Classic Thanksgiving Stuffing

Prep Time45 minutes
Cook Time1 hour 15 minutes
Drying Bread2 days
Total Time2 days 2 hours
Course: Side Dish
Cuisine: American
Keyword: Thanksgiving
Servings: 20 people


  • 2 loaves high quality bread not pre-sliced
  • 1 1/2 sticks unsalted butter
  • 1 tbsp canola oil divided
  • 1 lb sausage not in casing
  • 2 yellow onions diced
  • 5 ribs celery with leaves, diced
  • 1 bunch flat leaf Italian parsley chopped
  • 4 cups chicken stock
  • 3 tbsp dried sage
  • 2 tsp kosher salt
  • 2 tsp freshly ground black pepper


  • Tear bread into bite size pieces and dry on rimmed baking sheet for approximately 2 days.

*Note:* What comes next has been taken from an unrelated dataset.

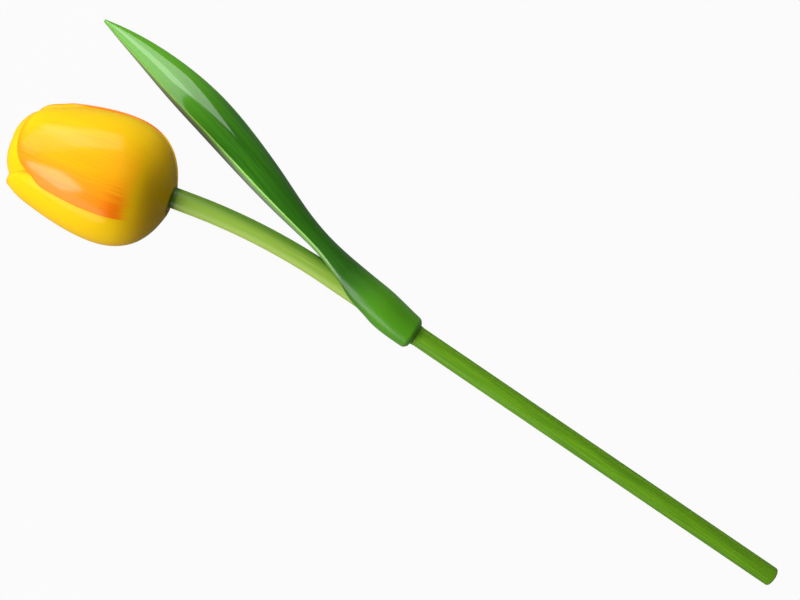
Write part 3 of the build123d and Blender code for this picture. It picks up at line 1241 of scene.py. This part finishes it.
    def petal_ring(self, paint: bpy.types.Material) -> bpy.types.NodeTree:
        """Builds the node tree that sets one petal all round the head's axis.

        Args:
            paint: the petals' material.

        Returns:
            The tree, with inputs for the number of petals, the first one's turn in degrees, and for the
            second and the last one how many degrees further it is turned than an even ring would have
            it, and by how much of its length it is longer.
        """
        tree, given = open_tree("Petals round the head", {
            "Petal": "NodeSocketGeometry", "Petals": "NodeSocketInt", "First turn": "NodeSocketFloat",
            "Second petal": "NodeSocketVector", "Last petal": "NodeSocketVector",
        })
        count = given["Petals"]
        spots = put(tree, "GeometryNodeMeshLine", {"Count": count, "Offset": (0, 0, 0)})
        number = put(tree, "GeometryNodeInputIndex").outputs[0]
        share = put(tree, "ShaderNodeMath", {0: number, 1: count}, operation="DIVIDE").outputs[0]
        turn = put(
            tree, "ShaderNodeMath", {0: share, 1: 360.0, 2: given["First turn"]}, operation="MULTIPLY_ADD"
        ).outputs[0]
        stretch = 1.0
        for place, which in enumerate(("Second petal", "Last petal"), start=1):
            own = put(tree, "ShaderNodeSeparateXYZ", {"Vector": given[which]}).outputs
            here = put(tree, "ShaderNodeMath", {0: number, 1: place, 2: 0.5}, operation="COMPARE").outputs[0]
            further = {0: here, 1: own["X"], 2: turn}
            turn = put(tree, "ShaderNodeMath", further, operation="MULTIPLY_ADD").outputs[0]
            longer = {0: here, 1: own["Y"], 2: stretch}
            stretch = put(tree, "ShaderNodeMath", longer, operation="MULTIPLY_ADD").outputs[0]
        angle = put(tree, "ShaderNodeMath", {0: turn}, operation="RADIANS").outputs[0]
        turned_by = put(tree, "FunctionNodeAxisAngleToRotation", {"Axis": (0, 0, 1), "Angle": angle})
        size = put(tree, "ShaderNodeCombineXYZ", {"X": 1.0, "Y": 1.0, "Z": stretch}).outputs[0]
        petals = put(tree, "GeometryNodeInstanceOnPoints", {
            "Points": spots.outputs[0], "Instance": given["Petal"],
            "Rotation": turned_by.outputs[0], "Scale": size,
        })
        close_tree(tree, petals.outputs[0], paint)
        return tree

    def place(self, lie: Lie, stick: Stick) -> Matrix:
        """Places the head on its stick.

        Args:
            lie: how the tulip lies.
            stick: the stick that the head is pushed on.

        Returns:
            The matrix from the head's own millimetres to the row frame.
        """
        sky = Vector((0, 0, 1))
        neck_end = stick.point(lie, stick.straight_length + stick.bend_length(lie) + stick.neck_length)
        return placing(neck_end - lie.head_way.cross(sky) * self.socket_offset, sky, lie.head_way)

    def build(self, lie: Lie, stick: Stick) -> list[bpy.types.Object]:
        """Builds the petals and the bud.

        Args:
            lie: how the tulip lies.
            stick: the stick that the head is pushed on.

        Returns:
            The painted petals and the painted bud.
        """
        place = self.place(lie, stick)
        paint = PetalPaint().material()
        loops, marks = self.petal_loops()
        petals = skinned("painted_petals", loops, marks, Matrix.Diagonal((MM, MM, MM, 1)))
        run_tree(petals, self.petal_ring(paint), {
            "Petals": self.petal_count, "First turn": self.first_turn,
            "Second petal": (*self.second_petal, 0.0), "Last petal": (*self.last_petal, 0.0),
        })
        petals.data.transform(place @ Matrix.Diagonal((1 / MM, 1 / MM, 1 / MM, 1)))

        loops, marks = self.bud_loops()
        bud = skinned("painted_bud", loops, marks, place)
        hole = stick.radius + self.socket_clearance
        socket = place @ Matrix.Translation((0, self.socket_offset, 0))
        drill = turned("drill", [
            (-2 * self.socket_chamfer, hole + 3 * self.socket_chamfer),
            (self.socket_chamfer, hole),
            (stick.tenon_length + self.socket_spare, hole),
        ], socket)
        drill_out(bud, drill)
        bud.data.materials.clear()
        bud.data.materials.append(paint)
        return [petals, bud]


def soft_minimum(first: float, second: np.ndarray, softness: float) -> np.ndarray:
    """Takes the smaller of two values, with a rounded change from one to the other.

    Args:
        first: one value.
        second: the other values.
        softness: how wide the change is.

    Returns:
        The rounded minimum.
    """
    return -softness * np.logaddexp(-first / softness, -second / softness)


def sunk(gap: np.ndarray, rounding: np.ndarray | float) -> np.ndarray:
    """Gives how far a rounded arris drops below its surface.

    Args:
        gap: the distance from the edge.
        rounding: the arris's radius.

    Returns:
        The drop, 0 past the rounding.
    """
    inside = 1 - np.clip(gap / rounding, 0, 1)
    return rounding * (1 - np.sqrt(1 - inside**2))


# The studio


@dataclass(frozen=True)
class SoftBox:
    """One soft lamp, placed by the way from the tulip's middle to it.

    Attributes:
        name: the lamp's name.
        way: the way to the lamp in the photograph: right, up and towards the viewer.
        distance: how far off it stands, in metres.
        size: its width and height, in metres.
        power: its power, in watts.
        mirrored: whether glossy surfaces show it.
    """

    name: str
    way: tuple[float, float, float]
    distance: float
    size: tuple[float, float]
    power: float
    mirrored: bool = True

    def build(self, right: Vector, up: Vector) -> None:
        """Adds the lamp.

        Args:
            right: the photograph's right, in the row frame.
            up: the photograph's up.
        """
        lamp = bpy.data.lights.new(self.name, "AREA")
        lamp.shape = "RECTANGLE"
        lamp.size, lamp.size_y = self.size
        lamp.energy = self.power
        way = right * self.way[0] + up * self.way[1] + Vector((0, 0, self.way[2]))
        box = bpy.data.objects.new(self.name, lamp)
        box.location = way.normalized() * self.distance
        box.rotation_euler = way.to_track_quat("Z", "Y").to_euler()
        box.visible_glossy = self.mirrored
        bpy.context.scene.collection.objects.link(box)


@dataclass(frozen=True)
class Studio:
    """The table, the lamps, the pale surroundings and the camera of the photograph."""

    camera_height: float = 0.700
    camera_place: tuple[float, float] = (-0.012015, 0.010311)
    camera_roll: float = 34.2867
    lens: float = 79.88
    sensor: float = 36.0
    floor_size: float = 8.0
    floor_drop: float = 0.0001
    floor_colour: str = "646464"
    floor_white: float = 0.96
    mirrored_white: float = 0.12
    ambient: float = 0.08
    ceiling: float = 0.02
    ceiling_heights: tuple[float, float] = (0.05, 0.25)
    lamps: tuple[SoftBox, ...] = (
        SoftBox("Softbox above", (-0.19, 0.89, 0.42), 0.9, (0.60, 0.50), 3.5),
        SoftBox("Softbox above left", (-0.62, 0.60, 0.50), 0.9, (0.88, 0.42), 3.5),
        SoftBox("Softbox left", (-0.78, -0.22, 0.59), 0.9, (0.33, 0.33), 4.5),
        SoftBox("Low softbox", (-0.68, -0.65, 0.33), 0.9, (0.76, 0.40), 2.9),
        SoftBox("Overhead", (0.05, 0.48, 0.87), 1.2, (0.90, 0.90), 3.0, False),
    )

    def camera(self) -> None:
        """Adds the camera straight above the table."""
        data = bpy.data.cameras.new("Camera")
        data.lens = self.lens
        data.sensor_width = self.sensor
        camera = bpy.data.objects.new("Camera", data)
        camera.location = (*self.camera_place, self.camera_height)
        camera.rotation_euler = (0, 0, radians(self.camera_roll))
        bpy.context.scene.collection.objects.link(camera)
        bpy.context.scene.camera = camera

    def floor(self) -> None:
        """Adds the pale floor, which the camera sees near white with the tulip's shadow."""
        mesh = bpy.data.meshes.new("floor")
        half = self.floor_size / 2
        corners = [(-half, -half), (half, -half), (half, half), (-half, half)]
        mesh.from_pydata([(x, y, -self.floor_drop) for x, y in corners], [], [(0, 1, 2, 3)])
        floor = bpy.data.objects.new("floor", mesh)
        bpy.context.scene.collection.objects.link(floor)
        paper = bpy.data.materials.new("Matt white paper")
        paper.use_nodes = True
        tree = paper.node_tree
        tree.nodes.remove(tree.nodes["Principled BSDF"])
        diffuse = put(tree, "ShaderNodeBsdfDiffuse", {"Color": linear(self.floor_colour)}).outputs[0]
        glow = put(tree, "ShaderNodeEmission", {"Color": (1, 1, 1, 1), "Strength": 1.0}).outputs[0]
        shown = self.shown_rays(tree)
        share = put(tree, "ShaderNodeMath", {0: shown, 1: self.floor_white}, operation="MULTIPLY").outputs[0]
        mixed = put(tree, "ShaderNodeMixShader", {0: share, 1: diffuse, 2: glow}).outputs[0]
        tree.links.new(mixed, tree.nodes["Material Output"].inputs["Surface"])
        mesh.materials.append(paper)

    def shown_rays(self, tree: bpy.types.NodeTree) -> bpy.types.NodeSocket:
        """Tells how white a ray finds the floor and the world.

        Args:
            tree: the material's or the world's tree.

        Returns:
            1 for rays from the camera or through glass, less for a gloss, and 0 for light on the object.
        """
        rays = put(tree, "ShaderNodeLightPath").outputs
        gloss = put(
            tree, "ShaderNodeMath", {0: rays["Is Glossy Ray"], 1: self.mirrored_white}, operation="MULTIPLY"
        ).outputs[0]
        shown = rays["Is Transmission Ray"]
        for other in (gloss, rays["Is Camera Ray"]):
            shown = put(tree, "ShaderNodeMath", {0: other, 1: shown}, operation="MAXIMUM").outputs[0]
        return shown

    def surroundings(self) -> None:
        """Makes the world: white to the camera, dim overhead in a gloss, a weak even light on the object."""
        world = bpy.data.worlds.new("Studio")
        world.use_nodes = True
        tree = world.node_tree
        way = put(tree, "ShaderNodeTexCoord").outputs["Generated"]
        height = put(tree, "ShaderNodeSeparateXYZ", {"Vector": way}).outputs["Z"]
        low, high = self.ceiling_heights
        backdrop = put(
            tree, "ShaderNodeMapRange", {0: height, 1: low, 2: high, 3: 1.0, 4: self.ceiling},
            interpolation_type="SMOOTHSTEP",
        ).outputs[0]
        shown = self.shown_rays(tree)
        strength = put(
            tree, "ShaderNodeMix", {0: shown, 2: self.ambient, 3: backdrop}, data_type="FLOAT"
        ).outputs[0]
        rays = put(tree, "ShaderNodeLightPath").outputs
        either = {0: rays["Is Camera Ray"], 1: rays["Is Transmission Ray"]}
        seen = put(tree, "ShaderNodeMath", either, operation="MAXIMUM").outputs[0]
        strength = put(tree, "ShaderNodeMix", {0: seen, 2: strength, 3: 1.0}, data_type="FLOAT").outputs[0]
        feed(tree, tree.nodes["Background"], {"Color": (1, 1, 1, 1), "Strength": strength})
        bpy.context.scene.world = world

    def build(self) -> None:
        """Sets the studio up."""
        bpy.context.scene.view_settings.view_transform = "Standard"
        self.camera()
        self.floor()
        self.surroundings()
        roll = radians(self.camera_roll)
        right, up = Vector((cos(roll), sin(roll), 0)), Vector((-sin(roll), cos(roll), 0))
        for lamp in self.lamps:
            lamp.build(right, up)


def ride_and_report(piece: bpy.types.Object, body: Body) -> None:
    """Fixes a finished piece to its body, names what it stands for, and reports it.

    Args:
        piece: the finished piece.
        body: the body that it rides on, whose one node it replaces.
    """
    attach(piece, body.value)
    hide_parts(body.value)
    log.info("%s rides on %s: %d faces", piece.name, body.value, len(piece.data.polygons))


def main() -> None:
    """Builds the tulip and its studio."""
    logging.basicConfig(level=logging.INFO, format="%(name)s: %(message)s")
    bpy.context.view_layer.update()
    Studio().build()
    lie = Lie.from_joints(frame["joints"])
    stick = Stick()
    ride_and_report(stick.build(lie), Body.STEM)
    ride_and_report(Leaf().build(lie, stick), Body.LEAF)
    for piece in FlowerHead().build(lie, stick):
        ride_and_report(piece, Body.FLOWER_HEAD)


if __name__ == "__main__":
    main()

Flip bread 1-2 times daily to assure even drying.
  • When you are ready to make the stuffing, use 2-3 tablespoons of the butter to thoroughly grease a large baking dish, the one I use is 14x11x3. Melt the remaining butter in a small saucepan or microwave.
  • Brown sausage in 1 teaspoon canola oil over medium high heat. While sausage is browning transfer bread to large mixing bowl or stockpot (anything big enough to mix the stuffing in). When the sausage is brown add directly to bread, no need to drain.
  • Return skillet to stove, add remaining 2 teaspoons of canola oil, reduce heat to medium. Saute until onions and celery are soft, using wooden spoon to scrape up any brown bits from the bottom of the pan. A cover can be useful here if you are working with one large batch of veggies, alternately you can saute in two batches. Once celery and onions are soft add to stuffing.
  • Add parsley, then use wooden spoon to stir stuffing and evenly distribute sausage and veggies.
  • Pour about 1 cup of chicken stock over stuffing, then season with 1/3 of the salt and pepper and 1 tablespoon sage, mix well. Repeat twice, distributing the broth and seasonings throughout the mixture. Pour half of the melted butter into the stuffing and mix well.
  • At this point it is best to start mixing the stuffing with your very clean hands. Using a squeezing motion break up some of the smaller pieces of bread, adding more chicken stock as necessary. This recipe lists 4 cups, but you will likely use at least 5 if your bread is really dry. Use your best judgement here, you will want the stuffing to be very moist without being sopping wet, and the amount of broth you use will be dependent on how dry the bread is. Do not be alarmed if you use 6 cups of broth.
  • Pour the stuffing into the prepared baking dish and top with the remaining melted butter. At this point you can cover the dish with plastic wrap and refrigerate for up to 24 hours.
  • When ready to bake, heat oven to 375°. Bake stuffing uncovered for 1-1 1/2 hours until golden brown and knife inserted in the center comes out hot. If the stuffing is getting too brown cover loosely with foil. If reheating is necessary cover with foil.
  • Serve with turkey, gravy, and all the trimmings!


The depth of the dish and temperature of the stuffing going into the oven will effect your baking time. If you halve the recipe or bake straight after making your baking time will be much closer to 1 hour, possibly even less. Adjust baking time as necessary.